In the listing below, find every line containing "that" and copy it out.
# START OF Input for this task
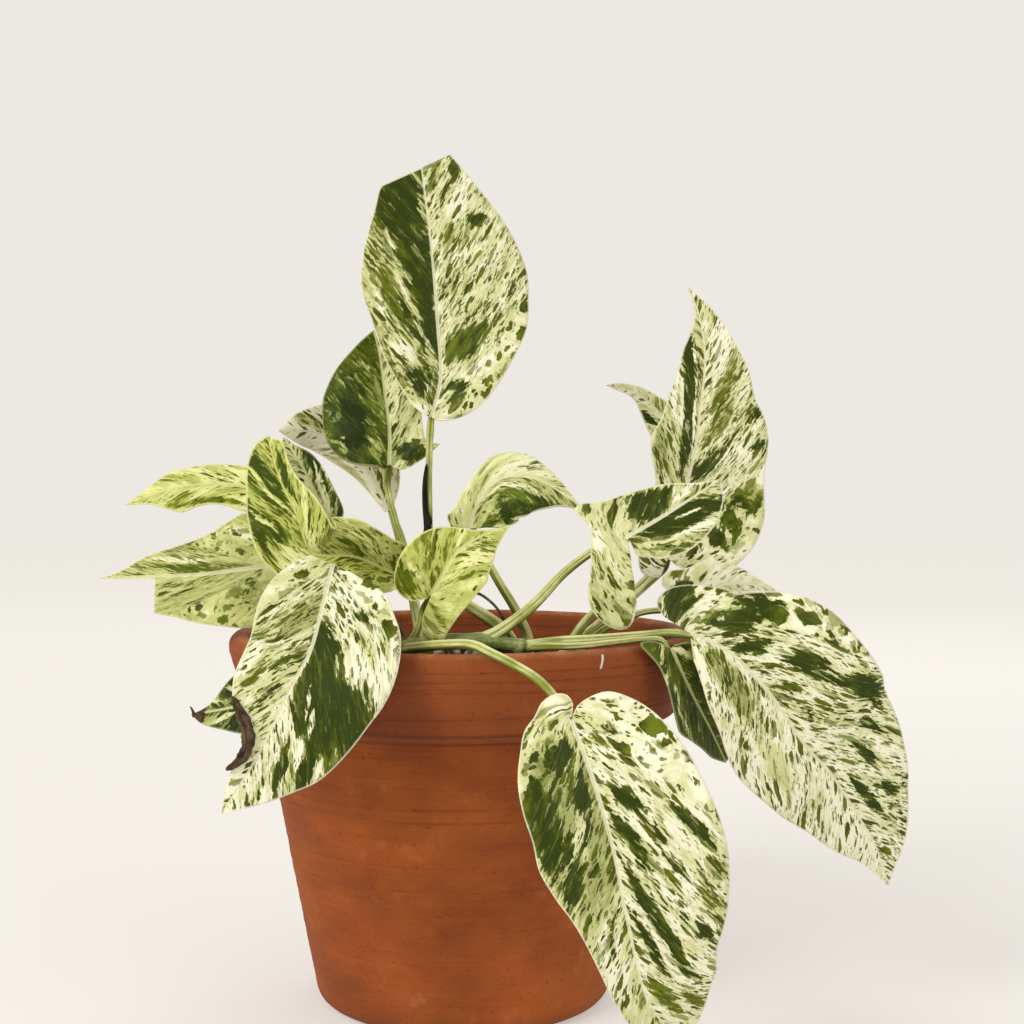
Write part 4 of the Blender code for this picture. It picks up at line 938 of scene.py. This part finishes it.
def pot_material():
    s = Shader("terracotta", 0.8, 0.25)
    angle, height, outside = s.attribute("turned").split()
    mm = s.place()
    cloud = mm.noise((0.022, 0.022, 0.03), 4, 0.6)
    mottle = mm.noise(0.12, 4, 0.6)
    brushed = mm.noise((0.03, 0.03, 1.1), 3, 0.6)
    rings = mm.noise((0.004, 0.004, 0.28), 3, 0.7)
    grain = mm.noise(2.4, 2, 0.6)
    colour = s.blend((cloud * 0.9 + brushed * 0.14).step(-0.8, 0.7), (128, 60, 20), (166, 86, 32))
    colour = s.blend((mottle + cloud * 0.5).step(0.3, 1.3, 0, 0.4), colour, (192, 116, 62))
    collar = height.step(95, 98)
    colour = s.blend(collar * 0.35, colour, (112, 56, 32))
    line = rings.step(0.35, 0.62) * (collar * 0.6 + 0.4)
    colour = s.blend(line * 0.3, colour, (94, 40, 20))
    bloom = (mm.noise((0.05, 0.05, 0.08), 5, 0.7) + grain * 0.2).step(0.5, 1.2)
    colour = s.blend(bloom * 0.22, colour, (206, 172, 140))
    speck = mm.noise(0.9, 1, 0.5).step(0.72, 0.85)
    colour = s.blend(speck * 0.35, colour, (80, 38, 22))
    # Painted shade: darker towards the foot, where the pot stands on the floor
    colour = s.blend(height.step(0, 9, 0.35, 0), colour, (78, 40, 24))
    # The lines of the throwing, the painted shade lines at the ledge, and the worn rim with its painted
    # highlight
    wobble = height + mm.noise(0.02, 2, 0.5) * 0.25 + grain * 0.05
    cuts = 0.0
    for level in THROWING_LINES:
        cuts = abs(wobble - level).step(0.1, 0.55, 1, 0) | cuts
    cuts = cuts * outside * (mottle + cloud).step(-0.6, 1.0, 0.1, 1)
    colour = s.blend(cuts * 0.32, colour, (84, 38, 20))
    # Painted shade: a dark line for a groove's shade just above the collar's lower edge, and a painted
    # shadow just under the ledge
    for level in LEDGE_SHADE_LINES:
        colour = s.blend(abs(wobble - level).step(0.2, 0.9, 1, 0) * 0.5, colour, (78, 32, 18))
    # The rim's top is paler: partly wear and dust, partly a painted highlight where the light falls on
    # it
    worn_and_highlit = wobble.step(121.8, 123.6) * (mottle + grain).step(-0.8, 0.8, 0.2, 1)
    colour = s.blend(worn_and_highlit * 0.45, colour, (204, 146, 106))
    above = height - SCRATCH_HEIGHT
    aside = abs(angle - SCRATCH_ANGLE + above * SCRATCH_SLANT) * SCRATCH_RADIUS
    scratch = (aside + grain * 0.1).step(0.25, 0.5, 1, 0)
    scratch = scratch * (abs(above) + grain * 0.3).step(1.7, 2.3, 1, 0)
    colour = s.blend(scratch * 0.9, colour, (240, 232, 220))
    bumps = (brushed * 0.14 + rings * 0.4 + grain * 0.14 + line * -0.5 + speck * -0.3
             + cuts * -0.9 + scratch * -0.5)
    return s.finish(Base_Color=colour, Roughness=cloud.step(-1, 1, 0.72, 0.86),
                    Normal=bumps.bump(0.0004, 0.8))


def crumb_material(name, dark, light, scale, rough):
    s = Shader(name, rough, 0.3)
    wide, fine = [s.place().noise(size * scale, 3, grit) for size, grit in ((0.22, 0.6), (1.6, 0.7))]
    colour = s.blend((wide + fine * 0.6).step(-0.9, 1.0), dark, light)
    return s.finish(Base_Color=colour, Roughness=fine.step(-1, 1, rough - 0.08, rough + 0.04),
                    Normal=(fine + wide * 0.5).bump(0.0006))


# The other pieces


def make_dry_parts(bitten):
    """The curled dead edge of the bitten leaf, a hooked tip and the dried sheath of a petiole."""
    along, out = np.array(read_rows(BITTEN_EDGE)).T
    edge = bitten.bent(1, along, out) + bitten.axes(along)[1] * 0.9

    def swollen(distance, total):
        ripple = 0.16 * math.sin(distance * 1.1) + 0.1 * math.sin(distance * 2.7)
        return 0.25 + (1.45 + ripple) * math.sin(math.pi * distance / total) ** 0.6

    curled = sweep(edge, swollen, (-0.5, -1, 0.2), sides=28, spacing=0.5, groove=0.62)
    hook = sweep(read_rows(HOOK), lambda d, total: 0.7 * (1 - 0.75 * d / total), (0, 0, 1),
                 sides=10, spacing=0.8)
    strip = sweep(read_rows(STRIP),
                  lambda d, total: 0.2 + 0.75 * math.sin(math.pi * min(1, d / total)) ** 0.5,
                  (0.5, -1, 0), spacing=0.8, groove=0.5)
    sleeve = sweep(read_rows(SLEEVE),
                   lambda d, total: 1.5 + 0.1 * math.sin(d * 1.3) - 0.5 * (d / total) ** 6,
                   (0.8, -1, 0), sides=24, spacing=0.6, groove=0.1)
    add_tubes("dry_parts", [curled, hook, strip, sleeve], dry_material())


def make_roots():
    """Thin aerial roots at the nodes, which reach for the soil."""
    tubes = []
    for text in ROOT_TABLE.strip().split("\n"):
        radius, route = text.split("|")
        tubes.append(sweep(read_rows(route),
                           lambda d, total: float(radius) * (1 - 0.6 * (d / total) ** 2),
                           (0, 0, 1), sides=10, spacing=0.9))
    add_tubes("aerial_roots", tubes, root_material())


def make_pot():
    corners = np.array(read_rows(POT_OUTLINE))
    closed = np.vstack([corners, corners[:1]])
    total = run_lengths(closed)[-1]
    count = int(total / POT_SPACING)
    profile = points_at(closed, np.linspace(0, total, count + 1)[:-1])
    for _ in range(POT_ROUNDINGS):
        profile = 0.5 * profile + 0.25 * (np.roll(profile, 1, 0) + np.roll(profile, -1, 0))
    outside = profile[:, 0] > np.interp(profile[:, 1], *POT_MIDDLE)
    points, faces, values = [], [], []
    for k in range(POT_STEPS):
        angle = 2 * math.pi * k / POT_STEPS
        x, y = math.cos(angle), math.sin(angle)
        for (radius, height), is_out in zip(profile, outside):
            warp = noise.noise(Vector((x * 1.2, y * 1.2, height / 70))) * 0.35
            ring = noise.noise(Vector((x * 0.25, y * 0.25, height / 2.2))) * 0.22
            r = radius + (warp + ring) * (1.0 if is_out else 0.6) * min(1, radius / 30)
            points.append((r * x, r * y, max(height, 0.0)))
            values.append((angle, height, is_out))
        faces += band(k * count, (k + 1) % POT_STEPS * count, count)
    add_piece("clay_pot", points, faces, pot_material(), ["pot"], {"turned": values})


def soil_height(x, y):
    """The CAD soil's lumps with finer ones added."""
    slow = math.sin(0.11 * x + 0.4) * math.cos(0.13 * y - 0.9)
    quick = math.sin(0.27 * x - 0.31 * y + 1.7) + math.cos(0.24 * x + 0.29 * y)
    fine = noise.fractal(Vector((x / 5, y / 5, 3.0)), 1.0, 2.0, 4)
    return SOIL_LEVEL + 1.3 * (slow + 0.5 * quick) + 0.9 * fine


def make_soil():
    angles = [2 * math.pi * k / SOIL_STEPS for k in range(SOIL_STEPS)]
    points = [(0, 0, soil_height(0, 0))]
    for i in range(1, SOIL_RINGS + 1):
        radius = SOIL_RADIUS * i / SOIL_RINGS
        for x, y in [(radius * math.cos(angle), radius * math.sin(angle)) for angle in angles]:
            points.append((x, y, soil_height(x, y)))
    low, (radius, height) = len(points), SOIL_FOOT
    points += [(radius * math.cos(angle), radius * math.sin(angle), height) for angle in angles]
    faces = [(0, 1 + k, 1 + (k + 1) % SOIL_STEPS) for k in range(SOIL_STEPS)]
    for inner in range(1, low, SOIL_STEPS):
        faces += [(d, a, b, c) for a, b, c, d in band(inner + SOIL_STEPS, inner, SOIL_STEPS)]
    faces.append(tuple(low + k for k in reversed(range(SOIL_STEPS))))
    finish = crumb_material("potting_soil", (30, 22, 17), (74, 54, 40), 1.0, 0.9)
    add_piece("soil_bed", points, faces, finish, ["soil"])


def lump_shape():
    """A ball of eighty faces, split once from an icosahedron."""
    points = [np.array(p) for p in read_rows(BALL)]
    faces, known = [], {}

    def between(a, b):
        key = (min(a, b), max(a, b))
        if key not in known:
            known[key] = len(points)
            points.append(unit(points[a] + points[b]))
        return known[key]

    for a, b, c in BALL_FACES:
        d, e, f = between(a, b), between(b, c), between(c, a)
        faces += [(a, d, f), (b, e, d), (c, f, e), (d, e, f)]
    return np.array(points), faces


def scatter(name, count, size, stretch, sink, seed, finish, feet):
    """Small uneven lumps that lie in the soil, clear of the stems' feet."""
    random = np.random.default_rng(seed)
    ball, ball_faces = lump_shape()
    points, faces = [], []
    while len(faces) < count * len(ball_faces):
        angle = random.uniform(0, 2 * math.pi)
        radius = CRUMB_REACH * math.sqrt(random.uniform(0, 1))
        x, y = radius * math.cos(angle), radius * math.sin(angle)
        grain = random.uniform(*size)
        clear = np.min(np.hypot(*(feet - (x, y)).T)) >= CRUMB_GAP + grain
        if not clear or radius + grain > CRUMB_LIMIT:
            continue
        turn = np.linalg.qr(random.normal(size=(3, 3)))[0]
        rough = np.array([1 + 0.45 * noise.noise(Vector(p * 1.3 + radius)) for p in ball])
        shape = ball * rough[:, None] * grain * np.array(stretch) @ turn
        base = len(points)
        points.extend(shape + (x, y, soil_height(x, y) + grain * sink))
        faces.extend(tuple(i + base for i in ring) for ring in ball_faces)
    add_piece(name, points, faces, finish)


# The stage


def add_object(name, data):
    made = bpy.data.objects.new(name, data)
    bpy.context.scene.collection.objects.link(made)
    return made


def make_stage():
    mesh = bpy.data.meshes.new("floor")
    mesh.from_pydata([(-4, -4, 0), (4, -4, 0), (4, 4, 0), (-4, 4, 0)], [], [(0, 1, 2, 3)])
    floor = add_object("floor", mesh)
    s = Shader("pale_floor", 0.9, 0.2)
    where = s.node("TexCoord", {}, "Object")
    away = s.node("VectorMath", {0: where}, "Value", operation="LENGTH")
    mesh.materials.append(s.finish(Base_Color=srgb(192, 190, 186),
                                   Emission_Color=srgb(236, 233, 227),
                                   Emission_Strength=away.step(0.2, 1.6, 0.45, 0.62)))


def make_room():
    """The world's light, a little brighter where the camera sees it, and the lamps."""
    world = bpy.data.worlds.new("room")
    world.use_nodes = True
    nodes, links = world.node_tree.nodes, world.node_tree.links
    nodes["Background"].inputs[0].default_value = srgb(236, 233, 226)
    seen = nodes.new("ShaderNodeLightPath")
    strength = nodes.new("ShaderNodeMapRange")
    strength.inputs["To Min"].default_value = 0.7
    strength.inputs["To Max"].default_value = 1.0
    links.new(seen.outputs["Is Camera Ray"], strength.inputs["Value"])
    links.new(strength.outputs["Result"], nodes["Background"].inputs[1])
    bpy.context.scene.world = world
    for name, place, aim, size, power, colour in LIGHTS:
        light = bpy.data.lights.new(name, "AREA")
        light.shape = "DISK"
        light.size = size
        light.energy = power
        light.color = colour
        made = add_object(name, light)
        made.location = place
        made.rotation_euler = (Vector(aim) - Vector(place)).to_track_quat("-Z", "Y").to_euler()


def make_view():
    camera = bpy.data.cameras.new("camera")
    camera.lens = CAMERA_LENS
    camera.sensor_width = 36
    made = add_object("camera", camera)
    made.location = CAMERA_PLACE
    made.rotation_euler = (math.radians(90 - CAMERA_PITCH), 0, 0)
    bpy.context.scene.camera = made
    bpy.context.scene.view_settings.view_transform = "Standard"


def main():
    leaves = {}
    finishes = {name: leaf_material(name) for name in PALETTES}
    for number, text in enumerate(LEAF_TABLE.split("\n\n")):
        leaf = Leaf(text)
        leaves[leaf.name] = leaf
        make_blade(leaf, number + 1, finishes[leaf.palette])
    green = stem_material()
    feet = []
    for text in VINE_TABLE.split("\n\n"):
        name, route, *stalks = text.split("|")
        name, route = name.strip(), read_rows(route)
        petioles, starts = [], []
        for words, way in zip(stalks[::2], stalks[1::2]):
            (leaf, width, tip), = read_rows(words)
            way = read_rows(way)
            starts.append(way[0])
            petioles.append(petiole(leaves[leaf], width / 2, tip / 2, way))
        add_tubes(name.replace("vine_", "stems_"), [stem(route, starts), *petioles], green, name)
        feet.append(route[0][:2])
    make_roots()
    make_dry_parts(leaves["leaf_front_left"])
    make_pot()
    make_soil()
    feet = np.array(feet)
    grain = crumb_material("soil_grain", (36, 26, 20), (92, 68, 50), 1.4, 0.88)
    scatter("soil_grains", 420, (0.7, 2.0), (1.2, 1, 0.8), 0.1, 11, grain, feet)
    bark = crumb_material("bark", (60, 40, 26), (128, 92, 62), 1.0, 0.85)
    scatter("bark_chips", 60, (1.8, 3.6), (1.7, 1, 0.35), 0.15, 12, bark, feet)
    perlite = crumb_material("perlite", (206, 202, 192), (240, 238, 232), 1.2, 0.8)
    scatter("perlite", 90, (0.7, 1.9), (1, 1, 0.9), 0.35, 13, perlite, feet)
    make_stage()
    make_room()
    make_view()


main()
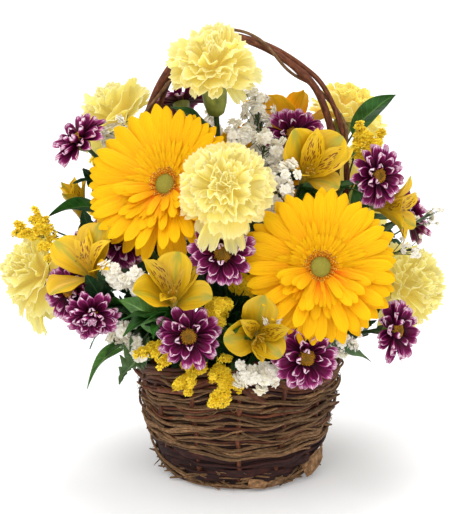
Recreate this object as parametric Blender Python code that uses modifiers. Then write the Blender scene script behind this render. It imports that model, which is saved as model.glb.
# END OF Input for this task
→ **Output for this task**:
    """Small uneven lumps that lie in the soil, clear of the stems' feet."""
Recreate this object as parametric Blender Python code that uses modifiers. Then write the Blender scene script behind this render. It imports that model, which is saved as model.glb.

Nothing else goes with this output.